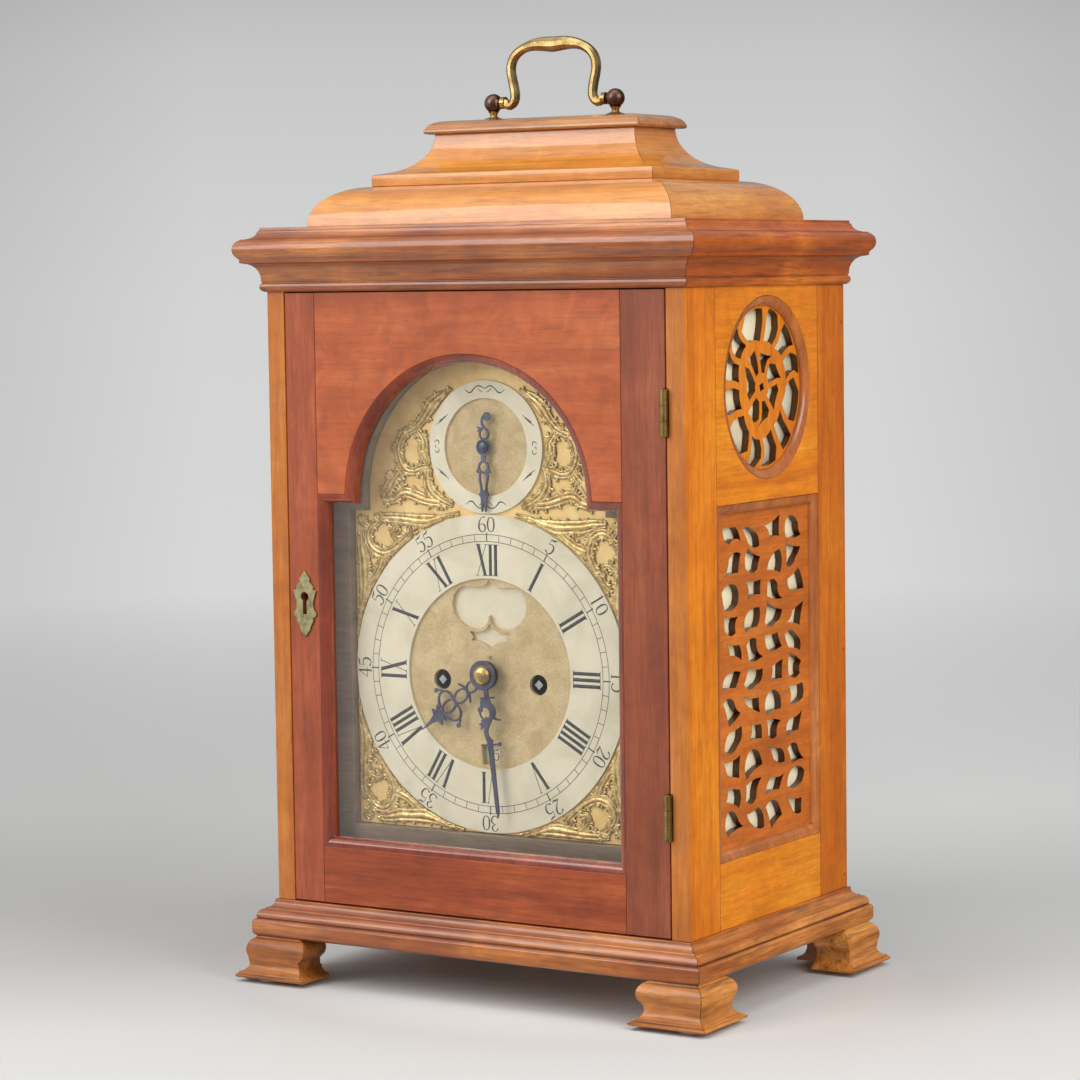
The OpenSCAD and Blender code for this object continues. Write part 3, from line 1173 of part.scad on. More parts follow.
// Back plate with its turned pillars and the cock that carries the pendulum
module back_plate() color(BRASS) at_dial() {
    movement_plate(plate_y1) rod_y(verge_at, 4, plate_y1 - 1, plate_y1 + plate_t + 1);
    for (p = pillar_at) {
        rod_y(p, 2.5, plate_y0 - 1.5, plate_y1 + plate_t + 0.6);
        translate([p[0], plate_y0 + plate_t, p[1]]) rotate([-90, 0, 0]) rotate_extrude()
            polygon(concat([[2.4, 0], [5, 0], [5, 2], [3.2, 3.4]], arc([2.4, plate_gap / 2], 2.6, plate_gap * 0.3, -80, 80, 8),
                [[3.2, plate_gap - 3.4], [5, plate_gap - 2], [5, plate_gap], [2.4, plate_gap]]));
    }
    difference() {
        union() {
            slab(cock_y, cock_y + 2.5) translate([verge_at[0] - 16, verge_at[1] - 9]) square([32, 20]);
            for (s = [-1, 1]) slab(plate_y1 + plate_t, cock_y + 1)
                translate([verge_at[0] + s * 13.5 - 2.5, verge_at[1] - 9]) square([5, 20]);
            slab(cock_y + 2, pendulum_y + 3) translate([verge_at[0] - 4, verge_at[1] + 4.5]) square([8, 6.5]);
        }
        rod_y(verge_at, pivot_r + run_fit, cock_y - 1, cock_y + 3);
        slab(pendulum_y - 2, pendulum_y + 4) translate([verge_at[0] - 1.2, verge_at[1] + 3]) square([2.4, 5]);
    }
}

module seatboard() color(GOLDEN) slab(dial_y + dial_t + 3, plate_y1 + plate_t + 4)
    translate([-in_x, plate_z0 - seat_t]) square([2 * in_x, seat_t]);

bell_at = [0, (plate_y0 + plate_y1) / 2, 110];

// Bell on an iron stand that rises from the back plate
module bell() color(SILVER) at_dial() {
    translate(bell_at) rotate_extrude() polygon(concat(
        [[0, 25.4], [0, 22.9]], arc([bell_r - 23, 2], 20, 20.9, 88, 0, 8), [[bell_r - 1.6, 0], [bell_r, 0]],
        arc([bell_r - 20.5, 2], 20, 23.4, 0, 90, 8)));
    stand_x = 24;
    stand_y = bell_at[1] + bell_r + 4;
    base_y = plate_y1 + plate_t;
    top = bell_at[2] + 25.4;
    translate([stand_x - 4, base_y, 58]) cube([8, stand_y + 2.5 - base_y, 14]);
    translate([stand_x - 4, stand_y, 58]) cube([8, 2.5, top + 4.5 - 58]);
    a = atan2(stand_x, stand_y - bell_at[1]);
    translate([bell_at[0], bell_at[1], top + 1.5]) rotate([0, 0, -a])
        translate([-4, 0, 0]) cube([8, norm([stand_x, stand_y - bell_at[1]]) + 2, 2.5]);
    translate([bell_at[0], bell_at[1], top - 0.4]) cylinder(h = 7, r = 5);
}

// Hammer with its arbor and tail
module hammer() color(STEEL) at_dial() {
    head = [bell_at[0] - bell_r - 5, bell_at[2] + 3];
    y = bell_at[1];
    tail_tip = polar(pin_at, pin_circle + 1.4, bearing(pin_at, hammer_at));
    rod_y(hammer_at, 1.5, plate_y0 + plate_t + 0.2, plate_y1 - 0.2);
    rod_y(hammer_at, pivot_r, plate_y0 + 0.2, plate_y1 + plate_t - 0.2);
    slab(y - 1.5, y + 1.5) {
        translate(hammer_at) circle(r = 3.5);
        polygon([hammer_at + [-1.4, 0], hammer_at + [1.4, 0], head + [1.2, 0], head + [-1.2, 0]]);
    }
    translate([head[0] - 4, y, head[1]]) rotate([0, 90, 0]) cylinder(h = 8, r = 4.5);
    slab(pin_wheel_y + 2.2, pin_wheel_y + 4.2) {
        translate(hammer_at) circle(r = 3.5);
        polygon([hammer_at + [-2, -1], tail_tip + [-0.6, 0], tail_tip + [0.6, 0.4], hammer_at + [2, 1]]);
    }
}

base_moulding();
base_board();
bracket_feet();
foot_pads();
left_side();
right_side();
round_frets();
panel_frets();
fret_mouldings();
fret_cloths();
case_top();
cornice();
bell_lower();
bell_upper();
cap_board();
handle_posts();
handle_bail();
dial_surround();
case_hinges();
door_left_stile();
door_right_stile();
door_arch_panel();
door_bottom_rail();
door_moulding();
door_glass();
lock_escutcheon();
door_lock();
lock_bolt();
door_hinges();
back_door_frame();
back_door_glass();
back_door_hinges();
back_latch();
dial_plate();
chapter_ring();
strike_ring();
spandrels();
name_plate();
date_ring();
hour_hand();
minute_hand();
strike_hand();
hour_wheel();
minute_wheel();
centre_wheel();
third_wheel();
escape_wheel();
pallets();
pendulum();
going_fusee();
going_barrel();
strike_fusee();
strike_barrel();
pin_wheel();
gathering_wheel();
front_plate();
back_plate();
seatboard();
bell();
hammer();
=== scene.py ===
# Bracket clock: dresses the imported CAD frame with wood, brass, silvering, steel, glass and cloth.
import bpy, bmesh, math
from mathutils import Vector, Matrix, noise as field


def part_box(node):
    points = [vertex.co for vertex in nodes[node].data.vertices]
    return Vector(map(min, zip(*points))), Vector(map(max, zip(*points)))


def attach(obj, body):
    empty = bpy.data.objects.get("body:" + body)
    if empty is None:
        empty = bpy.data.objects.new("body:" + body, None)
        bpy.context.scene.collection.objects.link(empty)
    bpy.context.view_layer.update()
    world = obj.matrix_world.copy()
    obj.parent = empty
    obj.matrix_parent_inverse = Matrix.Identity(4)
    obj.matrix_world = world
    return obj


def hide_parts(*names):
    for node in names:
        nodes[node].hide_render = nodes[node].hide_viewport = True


print("loading the frame")
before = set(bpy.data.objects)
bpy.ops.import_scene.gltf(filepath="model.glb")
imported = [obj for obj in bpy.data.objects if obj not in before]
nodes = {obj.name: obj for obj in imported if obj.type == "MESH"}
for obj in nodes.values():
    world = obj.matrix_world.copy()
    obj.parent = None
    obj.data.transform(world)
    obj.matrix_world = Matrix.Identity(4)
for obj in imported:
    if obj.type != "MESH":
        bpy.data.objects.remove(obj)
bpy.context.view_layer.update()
scene = bpy.context.scene
mm = 0.001


# Small helpers

def rgb(r, g, b):  # sRGB 0..255 to linear
    out = []
    for c in (r, g, b):
        c = c / 255
        out.append(c / 12.92 if c <= 0.04045 else ((c + 0.055) / 1.055) ** 2.4)
    return (*out, 1.0)


def grey(level):
    return (level, level, level, 1)


def addObject(name, data):
    obj = bpy.data.objects.new(name, data)
    scene.collection.objects.link(obj)
    return obj


def smoothFaces(mesh):
    for face in mesh.polygons:
        face.use_smooth = True


def newMaterial(name):
    mat = bpy.data.materials.new(name)
    mat.use_nodes = True
    tree = mat.node_tree
    return mat, tree, tree.nodes["Principled BSDF"]


def feed(tree, node, inputs):  # a link or a value for each input
    for key, value in inputs.items():
        if isinstance(value, bpy.types.NodeSocket):
            tree.links.new(value, node.inputs[key])
        else:
            node.inputs[key].default_value = value


def put(tree, kind, inputs=None, **settings):
    node = tree.nodes.new(kind)
    for key, value in settings.items():
        setattr(node, key, value)
    feed(tree, node, inputs or {})
    return node


def calc(tree, operation, a, b=0.0):
    return put(tree, "ShaderNodeMath", {0: a, 1: b}, operation=operation).outputs[0]


def times(tree, a, b):
    return calc(tree, "MULTIPLY", a, b)


def hypotenuse(tree, a, b):
    return calc(tree, "SQRT", calc(tree, "ADD", times(tree, a, a), times(tree, b, b)))


def mixColour(tree, factor, a, b, blend="MIX"):
    node = put(tree, "ShaderNodeMix", {0: factor, 6: a, 7: b}, data_type="RGBA", blend_type=blend)
    return node.outputs[2]


def mixVector(tree, factor, a, b):
    return put(tree, "ShaderNodeMix", {0: factor, 4: a, 5: b}, data_type="VECTOR").outputs[1]


def mixShader(tree, factor, a, b):  # two shaders, straight into the material's output
    both = put(tree, "ShaderNodeMixShader", {0: factor, 1: a.outputs[0], 2: b.outputs[0]})
    tree.links.new(both.outputs[0], tree.nodes["Material Output"].inputs["Surface"])


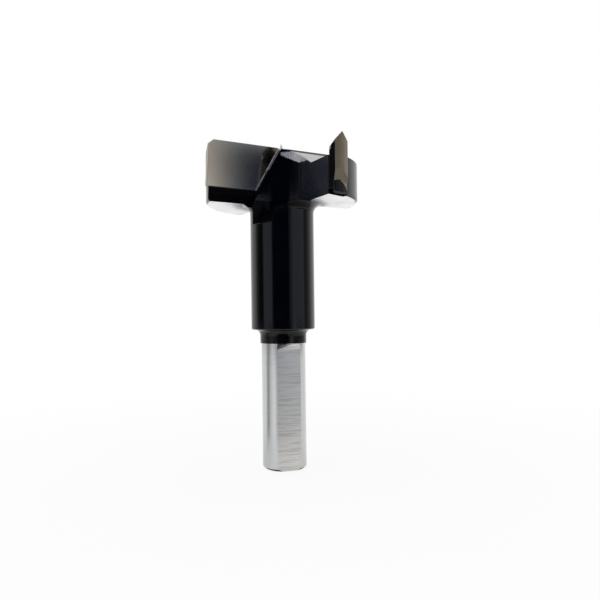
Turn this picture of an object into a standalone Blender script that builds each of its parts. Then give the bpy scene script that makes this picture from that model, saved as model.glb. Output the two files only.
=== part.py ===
"""Hinge-boring forstner bit with carbide cutters, standing on its shank.

The body is one turned and milled piece of steel: shank, neck, sleeve and a two-lobed head with a
centre point. Two main cutters are brazed into seats along the leading faces of the head, and two
spurs are brazed into slanted slots in its rim. All lengths are in metres, +Z is up, the tool's
axis is the Z axis and the origin is the middle of the shank's end face.
"""

import math

import bmesh
import bpy
from mathutils import Matrix, Vector

# Cutting edges, their leading faces and the relief behind them
CUTTING_DIAMETER = 0.0350
CUTTING_HEIGHT = 0.07275
WING_FACING = math.radians(208.0)
RAKE = math.radians(10.0)
PRIMARY_RELIEF = math.radians(22.0)
SECONDARY_RELIEF = math.radians(33.0)

# Turned body; the head is measured down and in from the cutting edges
SHANK_DIAMETER = 0.0100
SHANK_LENGTH = 0.0283
SHANK_CHAMFER = 0.0005
NECK_STEP = 0.00026
NECK_FILLET = 0.0014
NECK_LENGTH = 0.0031
SLEEVE_DIAMETER = 0.01446
SLEEVE_CHAMFER = 0.0002
SLEEVE_FILLET = 0.0022
RIM_SETBACK = 0.00032
HEAD_DEPTH = 0.0130
HEAD_EDGE_CHAMFER = 0.00045
LOBE_DROP = 0.00485

# Flat on the shank for the clamping screw
DRIVE_FLAT_DEPTH = 0.00078
DRIVE_FLAT_FACING = math.radians(-74.0)
DRIVE_FLAT_END = 0.0014
DRIVE_FLAT_RUN_OUT = 0.0014

# Main cutter plates
CUTTER_THICKNESS = 0.0023
CUTTER_HEIGHT = 0.00990
CUTTER_START = 0.0007
CUTTER_INNER_SLANT = math.radians(27.2)
CUTTER_CORNER = 0.0011
CUTTER_BACK_TAPER = 0.0001
CUTTER_SIDE_RELIEF = math.radians(12.0)

# Gullets in front of the leading faces; their floors run out below the head's underside
GULLET_OFFSET = 0.0029
GULLET_SETBACK = 0.0003
GULLET_CORNER = 0.0074
GULLET_DROP = 0.00025
GULLET_RUN_OUT_DROP = 0.00485
GULLET_SLOPE_START = 0.0020
GULLET_SLOPE_LENGTH = 0.0043

# Spurs in slanted seats at the trailing ends of the two lobes
SPUR_WIDTH = 0.00436
SPUR_THICKNESS = 0.0016
SPUR_SETBACK = 0.00053
SPUR_TURN = math.radians(-2.0)
SPUR_LEAN = math.radians(8.0)
SPUR_FOOT_RISE = 0.00135
SPUR_SKIN_RISE = 0.00235
SPUR_LEAD = 0.0001
SPUR_TIP_SHIFT = 0.0002
SPUR_LEADING_DROP = 0.00165
SPUR_TRAILING_DROP = 0.00215
SPUR_INNER_BEVEL = math.radians(39.0)

# Centre point
POINT_LEAD = 0.00105
POINT_HEIGHT = 0.0023
POINT_HALF_WIDTH = 0.0006
POINT_HALF_LENGTH = 0.0015

# Clearance that the brazing metal fills
BRAZE_GAP = 0.0003

# Fineness of the round forms, and how far cutters reach past what they cut
ROUND_STEPS = 96
FILLET_STEPS = 10
OVERSHOOT = 0.0040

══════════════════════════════

*PROBLEM DETAILS*: Only the lines from the one containing "base_moulding();" through the one containing "before = set(bpy.data.objects)" are to be extracted, exactly as they appear, with both ends included.

*FULL SOLUTION*:
base_moulding();
base_board();
bracket_feet();
foot_pads();
left_side();
right_side();
round_frets();
panel_frets();
fret_mouldings();
fret_cloths();
case_top();
cornice();
bell_lower();
bell_upper();
cap_board();
handle_posts();
handle_bail();
dial_surround();
case_hinges();
door_left_stile();
door_right_stile();
door_arch_panel();
door_bottom_rail();
door_moulding();
door_glass();
lock_escutcheon();
door_lock();
lock_bolt();
door_hinges();
back_door_frame();
back_door_glass();
back_door_hinges();
back_latch();
dial_plate();
chapter_ring();
strike_ring();
spandrels();
name_plate();
date_ring();
hour_hand();
minute_hand();
strike_hand();
hour_wheel();
minute_wheel();
centre_wheel();
third_wheel();
escape_wheel();
pallets();
pendulum();
going_fusee();
going_barrel();
strike_fusee();
strike_barrel();
pin_wheel();
gathering_wheel();
front_plate();
back_plate();
seatboard();
bell();
hammer();
=== scene.py ===
# Bracket clock: dresses the imported CAD frame with wood, brass, silvering, steel, glass and cloth.
import bpy, bmesh, math
from mathutils import Vector, Matrix, noise as field


def part_box(node):
    points = [vertex.co for vertex in nodes[node].data.vertices]
    return Vector(map(min, zip(*points))), Vector(map(max, zip(*points)))


def attach(obj, body):
    empty = bpy.data.objects.get("body:" + body)
    if empty is None:
        empty = bpy.data.objects.new("body:" + body, None)
        bpy.context.scene.collection.objects.link(empty)
    bpy.context.view_layer.update()
    world = obj.matrix_world.copy()
    obj.parent = empty
    obj.matrix_parent_inverse = Matrix.Identity(4)
    obj.matrix_world = world
    return obj


def hide_parts(*names):
    for node in names:
        nodes[node].hide_render = nodes[node].hide_viewport = True


print("loading the frame")
before = set(bpy.data.objects)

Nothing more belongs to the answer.